Разгоряченные мастера заговорили, закричали наперебой. Каспар старательно подливал им вина. Только Килиан Эчлих не проронил ни звука, но глаза его горели.
— Однако час уже поздний. Отложим нашу беседу до следующего раза, — промолвил фон Менцинген. — И не плохо бы приготовить нам комнату окнами во двор, мейстер Эчлих.
— Сделайте одолжение, — отвечал тот.
— Ну, стало быть, до голубого понедельника[71]
, если почтеннейшие мастера не возражают, — предложил рыцарь.Все согласились.
— К тому же эта комната слишком тесна, — заметил Мельхиор Мадер. — Среди горожан немало таких, что с нами заодно.
— Итак, да хранит вас бог. — И рыцарь сердечно простился с мастерами, взяв плащ и шляпу.
Мейстер Килиан проводил его до двери.
— Теперь я спокоен за свои права, — сказал он.
Порывистый западный ветер разгуливал по темным улицам, разгоняя тучи, сквозь которые изредка проглядывали звезды. Визжали и скрипели флюгера на крышах и вывески на длинных железных шестах, протянутых над тротуарами, «Погодите, — думал рыцарь, шагая к Родерским воротам и плотнее закутываясь в плащ, — скоро налетит вихрь не чета этому и развеет в прах все ваше прогнившее могущество!» Вдруг он остановился и прислушался. Ветер донес до его слуха неясный шум, к которому словно примешивался звон оружия. Шум доносился с Райской улицы, начинавшейся вправо от Родерских ворот. Там, неподалеку от бань, находился публичный дом. Патрицианские сынки не редко затевали там ссоры с подмастерьями, подчас спор решали мечи и далеко не всегда в пользу молодых дворянчиков. Так золотая молодежь готовилась к роли будущих градоправителей. Усмехнувшись про себя, рыцарь скрылся под темной аркой, которая вела к центру города.
Глава восьмая
С юга и запада уже задули весенние ветры, и на горизонте стали сгущаться грозные тучи. Горе тем, на кого надвигалась эта гроза: от нее не спасешься ни покорностью, ни силой. И до слуха ротенбургских господ дошла весть о том, что брат императора эрцгерцог Фердинанд[72]
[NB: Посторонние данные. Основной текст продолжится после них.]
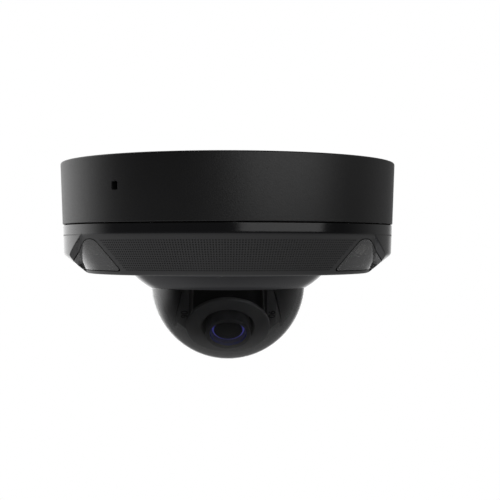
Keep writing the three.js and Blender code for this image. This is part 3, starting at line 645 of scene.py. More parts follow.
def outside_distance(radius, turn, height):
    """How far places are outside the cover's rounded solid shape."""
    size = settings("cover")

    def beyond(first, second):
        """The distance beyond the line between two places in the plane of radius and height."""
        along = (Vector(second) - Vector(first)).normalized()
        return along.y * (radius - first[0]) - along.x * (height - first[1])

    foot = (size.foot_radius, COVER_FOOT)
    shoulder = (size.shoulder_radius, -size.shoulder)
    wall = beyond(shoulder, (size.top_radius, COVER_TOP))
    body = smooth_max(wall, beyond(foot, shoulder), size.edge_round)
    body = smooth_max(body, COVER_FOOT - height, size.edge_round)
    body = smooth_max(body, height - COVER_TOP, size.edge_round * 0.5)
    body = numpy.maximum(body, RING_HOLE - radius)
    cone = beyond((size.recess_foot_radius, COVER_FOOT), (size.recess_top_radius, -size.recess_top))
    point, normal = recess_side()
    across, back = abs(radius * numpy.sin(turn)), -radius * numpy.cos(turn)
    side = (across - point.x) * normal.x + (back - point.y) * normal.y + (height - point.z) * normal.z
    limit = radius * numpy.sin(math.radians(RECESS_LIMIT_AZIMUTH) - abs(turn))
    recess = smooth_min(cone, numpy.minimum(side, limit), size.recess_round)
    return smooth_max(body, recess, size.recess_round)


def azimuth_steps():
    """Azimuths in degrees, close together where the recess's side walls are."""
    half = [*numpy.arange(0, 51, 1.5), *numpy.arange(51, 80, 0.16), *numpy.arange(80, 180, 2.0)]
    return [*half, 180.0, *[-azimuth for azimuth in reversed(half[1:])]]


def section_targets():
    """Places round the plain section, close together at its corners, that the surface is looked for towards."""
    size = settings("cover")
    corners = [
        Vector((RING_HOLE, COVER_TOP)),
        Vector((RING_HOLE, COVER_FOOT)),
        Vector((size.foot_radius, COVER_FOOT)),
        Vector((size.shoulder_radius, -size.shoulder)),
        Vector((size.top_radius, COVER_TOP)),
    ]
    steps = (2, 8, 34, 34, 6)
    near = [0.12 * MM, 0.25 * MM, 0.4 * MM, 0.6 * MM]
    targets = []
    for i, (corner, count) in enumerate(zip(corners, steps)):
        following = corners[(i + 1) % len(corners)]
        reach_between = (following - corner).length
        stops = [0, *near] + [reach_between * step / count for step in range(1, count)]
        stops += [reach_between - gap for gap in near]
        targets += [corner.lerp(following, stop / reach_between) for stop in sorted(stops)]
    return targets


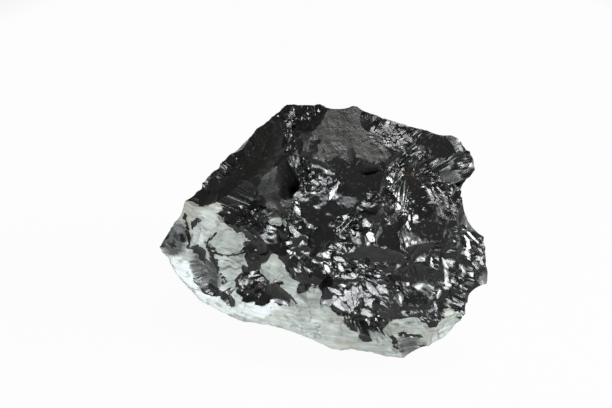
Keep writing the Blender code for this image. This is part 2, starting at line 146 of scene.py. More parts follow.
class Lump:
    """The cuts, in mm from the heart. A cut is given in the axes of the side that it is seen from."""

    def __init__(self):
        self.cuts = []
        rng = np.random.default_rng(GRAIN_SEED)
        along = rng.normal(size=(GRAIN_WAVES, 3))
        length = np.exp(rng.uniform(math.log(GRAIN_SHORT), math.log(GRAIN_LONG), GRAIN_WAVES))
        turns = 2 * math.pi * MEAN_RADIUS / length
        self.waves = along / np.linalg.norm(along, axis=1)[:, None] * turns[:, None]
        self.swell = np.concatenate([length, length]) / np.linalg.norm(length)
        self.rng = rng

    def add(self, centre, normal, shape, finish, rough, **shock):
        grain = rough * self.swell * self.rng.normal(size=2 * GRAIN_WAVES)
        self.cuts.append(Cut(centre, normal, shape, finish, grain, **shock))

    def face(self, at, facing, view=FRONT, finish=GLOSS, rough=0.35):
        """A flat fracture through a point."""
        self.add(np.array(at) @ view, unit(np.array(facing) @ view), None, finish, rough)

    def rim(self, start, end, near, lean, finish=GLOSS):
        """A flat fracture that ends the show side between two points of its outline, clockwise."""
        (x1, y1), (x2, y2) = start, end
        across, rise = x2 - x1, y2 - y1
        size = math.hypot(across, rise)
        middle = ((x1 + x2) / 2, (y1 + y2) / 2, near)
        self.face(middle, (-rise / size, across / size, lean), finish=finish, rough=0.3)

    def hollow(self, centre, facing, wide, deep, stretch, way, finish, rough, **shock):
        """A concave scar: the cap, wide and deep, of an ellipsoid stretched one way."""
        radius = (wide**2 + deep**2) / (2 * deep)
        way = unit(way - facing * (way @ facing))
        shape = np.array([way / stretch, np.cross(facing, way), facing]) / radius
        self.add(centre + facing * radius, facing, shape, finish, rough, mouth=wide / radius, **shock)

    def flake(
        self, at, wide, deep, facing=None, stretch=1.0, roll=0.0, view=FRONT, finish=GLOSS, rough=0.2, **shock
    ):
        """A scar struck where the eye's line through (right, up) meets what the cuts so far left."""
        hit, last = self.struck(at, view)
        facing = unit(np.array(facing) @ view) if facing else self.normal(last, hit)
        across = unit(view[0] - facing * (view[0] @ facing))
        roll = math.radians(roll)
        way = across * math.cos(roll) + np.cross(facing, across) * math.sin(roll)
        self.hollow(hit - facing * deep, facing, wide, deep, stretch, way, finish, rough, **shock)

    def nick(self, at, wide, deep, facing, near, stretch=3.0, finish=GLOSS, rough=0.2):
        """A bite out of the show side's outline, which runs on behind it. at is its deepest point."""
        bottom = np.array([*at, near]) @ FRONT
        toward = unit(np.array([*facing, 0.0]) @ FRONT)
        self.hollow(bottom, toward, wide, deep, stretch, FRONT[2], finish, rough)

    def chip(self, at, facing, wide, deep, stretch, way, finish):
        """A small plain scar, tried only on the directions round it."""
        self.hollow(at - facing * deep, facing, wide, deep, stretch, way, finish, 0.0)
        spread = 1.3 * stretch * wide / np.linalg.norm(at)
        self.cuts[-1].window = (unit(at), math.cos(min(spread, 1.0)))

    def struck(self, at, view):
        reach = np.linspace(60, -60, 481)
        points = np.array(at) @ view[:2] + reach[:, None] * view[2]
        distance = np.linalg.norm(points, axis=1)
        surface, last = self.carve(points / distance[:, None])[:2]
        first = int(np.argmax(distance < surface))
        return points[first], last[first]

    def normal(self, index, point):
        cut = self.cuts[index]
        return cut.normal if cut.shape is None else unit((cut.centre - point) @ cut.shape.T @ cut.shape)

    def carve(self, directions):
        """How far the stone reaches along each direction, which cut ends it there, and how much
        further the next cut would have let it reach."""
        phase = directions @ self.waves.T
        waves = np.concatenate([np.sin(phase), np.cos(phase)], axis=1)
        best = np.full(len(directions), 1e3)
        second = best.copy()
        last = np.zeros(len(directions), int)
        for index, cut in enumerate(self.cuts):
            if cut.window:
                toward, least = cut.window
                here = np.flatnonzero(directions @ toward > least)
                reach = cut.reach(directions[here])
            else:
                here = slice(None)
                reach = cut.reach(directions) + waves @ cut.grain
            nearer = reach < best[here]
            second[here] = np.where(nearer, best[here], np.minimum(second[here], reach))
            last[here] = np.where(nearer, index, last[here])
            best[here] = np.where(nearer, reach, best[here])
        return best, last, second - best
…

, получив заем у Вельзеров[73] в Аугсбурге, поручил Трухзесу Георгу фон Вальдбургу набирать войска для упрочения власти Габсбургского дома на Верхнем Рейне и в Вюртемберге. Но в Рогенбурге об этом мало думали.Габриэль Лангенбергер больше не появлялся у высокородного господина бургомистра, хотя крестьяне продолжали совещаться в трактире Лангенбергера по базарным дням. Трактирщик вдруг стал глух на оба уха. Возмущение горожан, вызванное наглым поведением юнкеров Розенберга и Финстерлора, кончилось ничем, и магистрат воспринял это как доказательство прочности своей власти, так что почетному бургомистру пришлось вынести немало насмешек по поводу его пессимизма. Никогда еще в Ротенбурге так шумно не развлекались, как в эту зиму. Предстоявшая на пасху свадьба Сабины фон Муслор с Альбрехтом фон Адельсгеймом явилась удобным предлогом для аристократических домов города, которые принялись состязаться друг с другом в пышности балов. Но истинной царицей балов была не невеста, а ее прекрасная подруга, отдававшая дань своей молодости и красоте с таким пылом и упивавшаяся балами с такой ненасытностью, что Сабина только диву давалась. Когда Сабина взмолилась об отдыхе, прекрасная Габриэла отвечала, смеясь, что для отдыха еще будет время, что молодость не длится вечно. Чем больше она кружилась в вихре развлечений, тем больше чувствовала себя в своей стихии.